Tuesday, October 4, 2016

1947 and 1952: Years of the UFO





Before I pursued my Dulce book in earnest, I spent a good deal of time reviewing my UFO literature.

I would spend summer days going through one book at a time, copying salient points onto notebook paper. If I was lucky, I could get through one in the morning, break for lunch, take a brief walk with the dogs, and then start in on another book. In the process of doing this, I came to realize just how pivotal the years 1947 and 1952 were to ufology.

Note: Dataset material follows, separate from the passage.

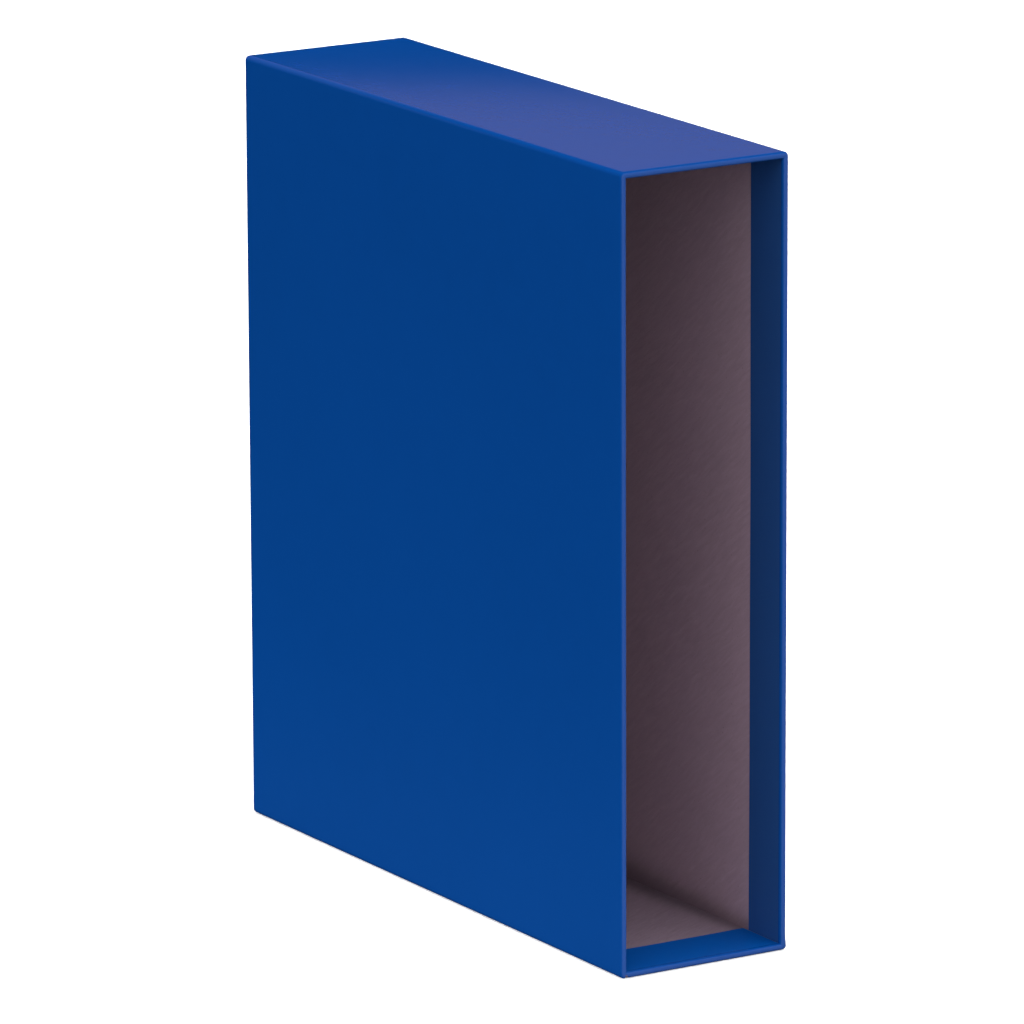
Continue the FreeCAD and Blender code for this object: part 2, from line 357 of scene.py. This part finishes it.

The year 1947 is obvious. It was the summer of both Roswell and Kenneth Arnoldthe latter case being repeatedly pointed to as "the birth of the modern UFO era." What I was unaware of was another, and arguably far more weighty, sighting just a few days after Arnold's. It took place over Muroc Air Force Base, later to be renamed Edwards, in California. On July 8th, personnel at the base observed both spherical and disc-shaped objects overhead, making aerial maneuvers. A full report is available online. This report points out that although these military servicemen were familiar "with everything that flies," including experimental and classified aircraft, these UFOs were unknown to them. One stand-out quote from the report is: "It was man-made, as evidenced by the outline and functional appearance."

Towards the end of that July, the Chiles/Whitted sighting took place. The names refer to the pilot and co-pilot of a DC-3 commercial airliner flying over the American South on July 24th. At 2:45AM over Montgomery, Alabama, the pilots encountered a UFO. They described the craft as being cigar-shaped and with noticeable windows along its side. This object crossed their starboard side, missing the plane by an estimated distance of 1,000 feet. The case may well be the first documented sighting by trained airline pilots.

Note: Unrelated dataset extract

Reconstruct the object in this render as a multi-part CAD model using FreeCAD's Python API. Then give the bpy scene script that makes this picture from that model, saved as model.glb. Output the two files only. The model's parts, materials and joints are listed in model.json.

These sightings both come from highly trained witnesses, not from people craning their necks to the skies expectantly during "saucer flaps." This is a key distinction to the year 1947, making it even more important to ufology than I had previously suspected.

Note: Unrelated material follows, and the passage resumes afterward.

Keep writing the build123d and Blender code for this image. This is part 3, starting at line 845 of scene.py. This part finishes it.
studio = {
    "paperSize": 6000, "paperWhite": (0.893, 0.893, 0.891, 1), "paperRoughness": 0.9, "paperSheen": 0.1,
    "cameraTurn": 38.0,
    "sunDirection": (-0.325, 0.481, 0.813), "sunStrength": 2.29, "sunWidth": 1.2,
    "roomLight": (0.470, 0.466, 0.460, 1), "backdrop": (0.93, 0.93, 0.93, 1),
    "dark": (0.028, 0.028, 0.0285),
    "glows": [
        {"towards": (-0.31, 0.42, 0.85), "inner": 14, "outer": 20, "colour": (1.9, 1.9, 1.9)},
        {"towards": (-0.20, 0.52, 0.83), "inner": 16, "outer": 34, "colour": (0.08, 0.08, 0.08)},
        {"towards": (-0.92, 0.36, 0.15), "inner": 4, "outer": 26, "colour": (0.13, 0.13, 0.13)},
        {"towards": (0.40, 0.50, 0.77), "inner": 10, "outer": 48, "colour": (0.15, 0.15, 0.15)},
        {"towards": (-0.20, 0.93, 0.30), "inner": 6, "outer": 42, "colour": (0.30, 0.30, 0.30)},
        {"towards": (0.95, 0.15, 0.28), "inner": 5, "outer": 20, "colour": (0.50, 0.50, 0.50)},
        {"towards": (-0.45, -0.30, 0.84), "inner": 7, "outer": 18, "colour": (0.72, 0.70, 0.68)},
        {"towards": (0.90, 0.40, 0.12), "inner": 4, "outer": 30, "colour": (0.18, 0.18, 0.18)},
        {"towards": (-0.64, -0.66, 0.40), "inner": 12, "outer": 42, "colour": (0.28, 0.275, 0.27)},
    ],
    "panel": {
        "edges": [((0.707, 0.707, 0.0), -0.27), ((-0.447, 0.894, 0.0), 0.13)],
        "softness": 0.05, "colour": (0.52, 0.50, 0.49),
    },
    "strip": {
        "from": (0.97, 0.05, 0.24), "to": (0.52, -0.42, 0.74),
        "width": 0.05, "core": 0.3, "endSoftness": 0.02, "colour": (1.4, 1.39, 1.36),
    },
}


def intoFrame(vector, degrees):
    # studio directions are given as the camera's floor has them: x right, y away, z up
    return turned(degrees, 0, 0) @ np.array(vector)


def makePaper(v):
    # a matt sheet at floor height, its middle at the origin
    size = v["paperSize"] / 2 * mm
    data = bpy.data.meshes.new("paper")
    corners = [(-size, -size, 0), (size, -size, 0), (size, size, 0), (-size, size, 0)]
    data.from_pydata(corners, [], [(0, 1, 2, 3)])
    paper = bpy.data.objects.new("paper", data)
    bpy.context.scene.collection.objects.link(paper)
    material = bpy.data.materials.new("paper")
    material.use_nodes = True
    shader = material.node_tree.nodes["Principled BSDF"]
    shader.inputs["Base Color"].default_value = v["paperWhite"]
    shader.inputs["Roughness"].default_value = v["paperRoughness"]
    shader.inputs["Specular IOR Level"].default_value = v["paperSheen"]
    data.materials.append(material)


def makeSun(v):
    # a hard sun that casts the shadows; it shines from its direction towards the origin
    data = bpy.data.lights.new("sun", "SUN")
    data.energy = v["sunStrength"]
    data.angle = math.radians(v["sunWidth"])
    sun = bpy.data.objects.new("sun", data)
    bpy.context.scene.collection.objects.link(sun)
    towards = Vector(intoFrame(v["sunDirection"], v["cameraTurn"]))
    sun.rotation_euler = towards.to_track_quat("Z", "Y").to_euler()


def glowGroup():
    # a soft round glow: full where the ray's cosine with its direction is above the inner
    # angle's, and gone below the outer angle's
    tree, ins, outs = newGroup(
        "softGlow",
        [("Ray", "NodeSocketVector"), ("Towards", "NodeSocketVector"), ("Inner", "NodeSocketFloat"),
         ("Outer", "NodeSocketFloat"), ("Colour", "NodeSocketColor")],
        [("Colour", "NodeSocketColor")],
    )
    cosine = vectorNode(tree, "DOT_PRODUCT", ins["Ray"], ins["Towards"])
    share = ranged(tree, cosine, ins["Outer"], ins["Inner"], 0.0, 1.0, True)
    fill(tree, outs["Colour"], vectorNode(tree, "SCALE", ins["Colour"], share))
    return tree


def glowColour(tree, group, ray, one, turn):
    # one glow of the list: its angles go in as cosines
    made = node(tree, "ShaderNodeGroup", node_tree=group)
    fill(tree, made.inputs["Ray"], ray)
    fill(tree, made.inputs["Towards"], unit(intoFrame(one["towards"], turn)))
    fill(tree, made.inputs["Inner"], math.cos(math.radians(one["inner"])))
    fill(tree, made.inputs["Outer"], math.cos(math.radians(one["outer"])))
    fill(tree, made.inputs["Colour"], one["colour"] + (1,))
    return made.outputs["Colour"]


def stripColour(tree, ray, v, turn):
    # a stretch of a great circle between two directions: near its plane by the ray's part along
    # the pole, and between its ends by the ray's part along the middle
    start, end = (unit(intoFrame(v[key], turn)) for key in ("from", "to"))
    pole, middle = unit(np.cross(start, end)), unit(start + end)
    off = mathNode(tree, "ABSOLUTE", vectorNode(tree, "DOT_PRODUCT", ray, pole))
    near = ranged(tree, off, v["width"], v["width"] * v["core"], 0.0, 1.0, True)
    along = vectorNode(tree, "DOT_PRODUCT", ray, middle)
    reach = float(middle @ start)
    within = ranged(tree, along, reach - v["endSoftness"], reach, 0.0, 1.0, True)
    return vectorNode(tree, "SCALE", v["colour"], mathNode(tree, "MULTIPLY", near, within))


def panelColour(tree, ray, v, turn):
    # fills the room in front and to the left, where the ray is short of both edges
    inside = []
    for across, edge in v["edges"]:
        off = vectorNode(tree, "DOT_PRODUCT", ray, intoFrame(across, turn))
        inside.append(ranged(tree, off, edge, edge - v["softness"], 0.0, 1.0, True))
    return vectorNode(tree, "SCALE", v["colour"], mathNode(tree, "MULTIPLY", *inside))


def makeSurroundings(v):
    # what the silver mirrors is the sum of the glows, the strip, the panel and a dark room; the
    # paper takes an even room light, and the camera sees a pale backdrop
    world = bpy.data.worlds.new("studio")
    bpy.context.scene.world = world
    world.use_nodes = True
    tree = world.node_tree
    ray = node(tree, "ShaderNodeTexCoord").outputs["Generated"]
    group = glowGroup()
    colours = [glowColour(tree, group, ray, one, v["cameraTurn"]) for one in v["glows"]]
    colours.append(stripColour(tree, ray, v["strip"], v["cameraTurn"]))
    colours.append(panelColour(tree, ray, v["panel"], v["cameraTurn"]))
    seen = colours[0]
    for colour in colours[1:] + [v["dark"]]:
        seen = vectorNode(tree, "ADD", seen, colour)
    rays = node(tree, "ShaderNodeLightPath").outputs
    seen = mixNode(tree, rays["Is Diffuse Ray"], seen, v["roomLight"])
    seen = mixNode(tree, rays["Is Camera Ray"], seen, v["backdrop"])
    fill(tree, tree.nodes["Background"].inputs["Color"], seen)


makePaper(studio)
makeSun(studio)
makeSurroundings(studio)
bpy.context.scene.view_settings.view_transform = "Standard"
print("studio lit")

Then came 1952. By this point, Air Force Letter 200-5 established a protocol for the gathering and investigation of UFO reports. Project Blue Book had been established in the wake of Projects Sign and Grudge. The United States military was, ostensibly, taking the matter of UFOs seriously.

They certainly had much to work with. In July (again) of that year, an entire flight of saucers appeared over the U.S. Capitol. This happened over multiple nights, before multiple witnesses, and with the concrete evidence of radar returns as well as photographs and video. There was such concern that then President Truman went on television to address the matter. This particular mass sighting, despite all attempts, has never been adequately explained to my satisfaction.

Also that July, a man named Delbert Newhouse was traveling outside of Tremonton, Utah. While there, he managed to film a collection of objects in flight. The resultant film, while having been at times passed off as seagulls and the like, has still evaded definitive explanation. In fact, it bears more than a superficial resemblance to the Mariana film.

There were a number of other ufological happenings that year, but I've detailed them elsewhere. But another aspect of the year was the Robertson Panel. This panel was convened by the CIA in response to 1952's significant UFO activity. The findings of the panel were that most UFO sightings could be explained as rather mundane realities. However, panel members such as Frederick Durant would later confide that the panel had one mission from the outset and that was to pass off UFOs as not worthy of study and therefore of no threat to the public at large.

And this was before the Condon Report.

Those were quite a pair of years. I write of them now more as an exercise in trying to get my head around what happened in those potboiler times, especially the incidents I was previously unaware of. I write of them also to remind myself that there are still mysteries in ufology. Being naturally skeptical and in the wake of large cases growing weaker, I find myself somewhat jaded. It's tough to remember there are still unknowns or at least incidents that don't have a ready, concrete answer to point to. By that I in no way assert that any of these instances were cases of alien contact. I simply mean that they, particularly in the case of Washington D.C. in 1952, have yet to be conclusively answered.

That's what got me into UFOs in the first place.